**THE PROBLEM**. Beginning with the first line of the data below, extract each line up to and including the one containing "HINGE_TOP = 1.2045". Copy them exactly and add nothing.

# # # # # # #

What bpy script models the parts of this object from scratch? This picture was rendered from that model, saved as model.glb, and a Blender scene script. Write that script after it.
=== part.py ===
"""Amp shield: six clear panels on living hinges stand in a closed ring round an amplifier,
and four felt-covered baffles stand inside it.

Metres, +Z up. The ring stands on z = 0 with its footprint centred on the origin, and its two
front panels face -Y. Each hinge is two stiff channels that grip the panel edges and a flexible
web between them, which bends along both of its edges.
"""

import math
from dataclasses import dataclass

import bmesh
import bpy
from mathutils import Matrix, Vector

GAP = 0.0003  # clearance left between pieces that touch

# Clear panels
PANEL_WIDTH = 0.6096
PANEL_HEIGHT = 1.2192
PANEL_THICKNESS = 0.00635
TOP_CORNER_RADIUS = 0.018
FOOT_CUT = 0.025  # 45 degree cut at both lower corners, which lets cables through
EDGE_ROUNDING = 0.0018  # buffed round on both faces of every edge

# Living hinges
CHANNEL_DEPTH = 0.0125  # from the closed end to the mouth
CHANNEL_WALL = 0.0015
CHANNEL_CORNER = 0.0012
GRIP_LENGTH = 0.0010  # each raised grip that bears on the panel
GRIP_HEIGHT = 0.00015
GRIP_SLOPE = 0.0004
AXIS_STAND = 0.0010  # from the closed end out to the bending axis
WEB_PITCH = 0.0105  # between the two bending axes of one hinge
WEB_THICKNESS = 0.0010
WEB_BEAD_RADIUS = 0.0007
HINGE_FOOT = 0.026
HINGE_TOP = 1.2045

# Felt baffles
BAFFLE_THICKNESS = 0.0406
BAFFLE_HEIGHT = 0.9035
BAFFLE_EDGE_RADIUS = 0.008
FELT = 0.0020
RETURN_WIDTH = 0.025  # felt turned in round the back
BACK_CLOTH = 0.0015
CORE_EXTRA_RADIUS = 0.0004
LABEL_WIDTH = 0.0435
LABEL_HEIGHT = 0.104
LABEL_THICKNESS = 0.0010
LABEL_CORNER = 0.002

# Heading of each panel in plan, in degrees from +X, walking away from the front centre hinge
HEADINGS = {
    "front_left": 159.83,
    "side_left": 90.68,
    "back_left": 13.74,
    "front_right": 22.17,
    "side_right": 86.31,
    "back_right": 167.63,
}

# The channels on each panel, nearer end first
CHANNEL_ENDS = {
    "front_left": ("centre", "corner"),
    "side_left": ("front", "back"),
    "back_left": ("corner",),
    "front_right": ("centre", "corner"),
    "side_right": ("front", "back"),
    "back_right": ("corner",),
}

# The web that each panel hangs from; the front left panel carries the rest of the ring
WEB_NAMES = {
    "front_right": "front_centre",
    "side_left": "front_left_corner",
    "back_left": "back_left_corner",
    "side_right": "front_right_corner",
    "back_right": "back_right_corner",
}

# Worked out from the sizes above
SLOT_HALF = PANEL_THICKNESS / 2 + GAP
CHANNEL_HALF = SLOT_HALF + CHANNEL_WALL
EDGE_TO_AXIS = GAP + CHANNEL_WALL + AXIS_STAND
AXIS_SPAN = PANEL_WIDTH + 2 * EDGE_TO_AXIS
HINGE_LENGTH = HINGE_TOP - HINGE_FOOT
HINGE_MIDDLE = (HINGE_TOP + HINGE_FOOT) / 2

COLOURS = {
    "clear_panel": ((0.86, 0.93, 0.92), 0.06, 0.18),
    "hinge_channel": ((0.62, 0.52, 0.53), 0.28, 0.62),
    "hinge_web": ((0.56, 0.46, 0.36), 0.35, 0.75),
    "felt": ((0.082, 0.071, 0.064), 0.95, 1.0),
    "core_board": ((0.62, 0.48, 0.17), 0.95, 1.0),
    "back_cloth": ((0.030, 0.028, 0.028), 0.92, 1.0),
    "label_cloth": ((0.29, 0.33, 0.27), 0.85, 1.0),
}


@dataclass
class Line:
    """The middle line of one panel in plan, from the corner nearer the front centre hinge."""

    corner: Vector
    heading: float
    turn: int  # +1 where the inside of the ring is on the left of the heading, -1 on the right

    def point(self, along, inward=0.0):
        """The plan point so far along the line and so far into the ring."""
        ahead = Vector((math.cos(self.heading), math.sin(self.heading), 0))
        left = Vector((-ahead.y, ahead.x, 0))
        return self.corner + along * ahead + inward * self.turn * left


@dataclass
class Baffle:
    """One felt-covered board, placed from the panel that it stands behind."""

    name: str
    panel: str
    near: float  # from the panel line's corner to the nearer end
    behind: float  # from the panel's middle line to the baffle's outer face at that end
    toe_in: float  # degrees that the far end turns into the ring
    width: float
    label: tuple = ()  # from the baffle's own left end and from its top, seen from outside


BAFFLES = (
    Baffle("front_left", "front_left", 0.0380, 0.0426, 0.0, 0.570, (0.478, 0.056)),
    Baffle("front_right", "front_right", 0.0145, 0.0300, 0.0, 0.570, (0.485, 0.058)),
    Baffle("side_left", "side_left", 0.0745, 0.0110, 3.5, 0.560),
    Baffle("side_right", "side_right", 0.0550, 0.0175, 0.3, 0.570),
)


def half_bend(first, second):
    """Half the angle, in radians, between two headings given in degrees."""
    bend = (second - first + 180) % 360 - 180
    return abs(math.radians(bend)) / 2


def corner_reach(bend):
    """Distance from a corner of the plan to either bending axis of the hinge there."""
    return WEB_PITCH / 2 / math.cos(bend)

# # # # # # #

**OUTPUT BELOW**.
What bpy script models the parts of this object from scratch? This picture was rendered from that model, saved as model.glb, and a Blender scene script. Write that script after it.
=== part.py ===
"""Amp shield: six clear panels on living hinges stand in a closed ring round an amplifier,
and four felt-covered baffles stand inside it.

Metres, +Z up. The ring stands on z = 0 with its footprint centred on the origin, and its two
front panels face -Y. Each hinge is two stiff channels that grip the panel edges and a flexible
web between them, which bends along both of its edges.
"""

import math
from dataclasses import dataclass

import bmesh
import bpy
from mathutils import Matrix, Vector

GAP = 0.0003  # clearance left between pieces that touch

# Clear panels
PANEL_WIDTH = 0.6096
PANEL_HEIGHT = 1.2192
PANEL_THICKNESS = 0.00635
TOP_CORNER_RADIUS = 0.018
FOOT_CUT = 0.025  # 45 degree cut at both lower corners, which lets cables through
EDGE_ROUNDING = 0.0018  # buffed round on both faces of every edge

# Living hinges
CHANNEL_DEPTH = 0.0125  # from the closed end to the mouth
CHANNEL_WALL = 0.0015
CHANNEL_CORNER = 0.0012
GRIP_LENGTH = 0.0010  # each raised grip that bears on the panel
GRIP_HEIGHT = 0.00015
GRIP_SLOPE = 0.0004
AXIS_STAND = 0.0010  # from the closed end out to the bending axis
WEB_PITCH = 0.0105  # between the two bending axes of one hinge
WEB_THICKNESS = 0.0010
WEB_BEAD_RADIUS = 0.0007
HINGE_FOOT = 0.026
HINGE_TOP = 1.2045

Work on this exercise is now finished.